# Candling cockatiel eggs



## kfelton0002 (Mar 12, 2010)

My husband and I raise chickens and we sit our eggs primarily in a big cabinet style incubator, so I know all about candling eggs and determining viability as far as that goes. I was just wondering if cockatiel eggs are different in some way. My tiels have been sitting on eggs for about 3 days and I am concerned that the cock is too old (he is getting ready to turn 10!) I pulled the eggs out of the nest and took them to my bathroom where it's dark to candle them, but the eggs are clear as a bell! I put the eggs back to give my pair a little more time to sit on them before I throw the eggs away, but I'm very discouraged. At 3 days of gestation in a chicken egg you can already see the blood vessels beginning to develop, so I don't think I'll be having any lovely babies to hand feed this time! =( I may give the pair one more shot after this to try again.

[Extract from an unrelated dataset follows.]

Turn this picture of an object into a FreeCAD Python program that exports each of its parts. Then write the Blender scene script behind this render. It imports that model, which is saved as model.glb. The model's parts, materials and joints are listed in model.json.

Do you all think the cock is too old or do you think he's just not successfully mating the hen? I have read that a cock can remain fertile up until he is 12+ years old, but I don't know. This is the first time for the both of them to ever mate/nest so it could just be their lack of know how. I took one egg and put it in my incubator that way I could monitor it for development instead of having to pull my tiel's eggs every couple of days or so. If I don't see anything within a week I will probably just throw all of the eggs away and let them start over... *shrugs* Anybody with experience in successfully breeding cockatiels have any advice/input?? Thanks so much!!


----------



## srtiels (May 1, 2009)

It takes 3 to 5 days to see anything, depending on when incubation started 24/7. many tiels do not start to incubate until a few eggs are layed.


----------



## NietosBirdsNest (Mar 16, 2010)

I also suggest you buy a candler. It's a long, very thin flashlight that you can use inside the nest box without handling the eggs at all. I try to wait for both birds to leave the box then I candle. If the don't leave I just give them a little nudge with the candler. I wouldn't breed without one. Also, If this pair is new to each other I would give them a few tries before seperating. That male is not super old, but is he in good health? If after another clutch and no babies then I'd put him into retirement. Good luck


----------